The challenge for last spring, Melbostad says, was to take a "tougher approach to the season," by referencing the irreverence and punk sensibility of The Clash. "That's really where the androgynous style for the collection came from," says Melbostad. "The punk influence came through in rope dying - but with a punky rather than Bali feel – and tough elements like zippers and chains, which I recreated in light, delicate fabrics. I really pushed the light fabrics as far as I could go – taking them from being quite soft and feminine and transforming them into something more striking and tough." For AW08 Melbostad flipped this approach with somewhat busy, feminine prints across a collection informed by 'Sleepless Nights', the photographic work of Helmut Newton. "Fall 08 was inspired by a sense of fantasy capturing the female body," Melbostad says obscurely. "A search for departure, and futurism with nostalgia… The idea that something wildly improbably is just about to happen."

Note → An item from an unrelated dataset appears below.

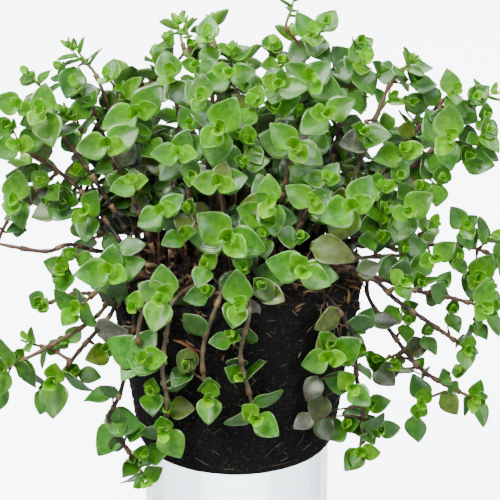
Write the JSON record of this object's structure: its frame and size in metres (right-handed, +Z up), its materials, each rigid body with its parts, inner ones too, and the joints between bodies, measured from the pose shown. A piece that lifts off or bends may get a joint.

Beginning his professional design career with Nicole Farhi in London, Melbostad relocated to Paris for two collaborations with Alber Elbaz – on the Guy Laroche and Yves Saint Laurent Rive Gauche collections. He later worked with Nathalie Gervais at Nina Ricci in Paris before being recruited by Calvin Klein, and then Donna Karen in New York, acting as design director before being snapped up by Phi. "The initial attraction to phi for me, and what made Phi an exciting company to design for, was the idea of really starting up something from nothing," says Melbostad, explaining his decision to work for the young label. "There was no history when I started at Phi, so I had a real sense of freedom to take the label where I wanted to. It allowed me to create my own work environment and develop a unique way of working, which is very important in the creative process."
Sending fashion drawings to Jean Paul Gaultier at age 7 from his Norwegian hometown, Melbostad was always destined to follow a career in design. "I was so happy when I received an encouraging letter from Gaultier when I was young - he was a real hero of mine," he remembers. "Ever since I was a child, I was drawn to the world of fashion. I was very distant from fashion though, growing up in Norway, it's like I felt that my life and thoughts were reflected in the fashion I loved. This career has really been a dream come true, designing has taken me to so many places – I've lived in cities and met people I otherwise wouldn't have because I'm not an extroverted person." Having lived in New York over the past seven years, Melbostad says it has inspired his aesthetic in many ways, "because it's such a liberating place. My designs are very contemporary which might be because New York is such a young, creative and vibrant city. The style here is so eclectic, you don't have the uniformity you get in other cities. There are just so many lifestyles here, and such excitement and energy."
Slowly transforming itself from a niche to international luxury label, Phi is currently broadening its scope and reaching out to a larger international clientele. "We are very excited this week because we are doing our first advertising shoot," Melbostad smiles. "It will be small but very precise. We are fortunate to have our own store here in NY that acts as a constant platform for our product… but this shoot will be like a little launching pad to extend the image of PHI to a larger international audience, to women everywhere."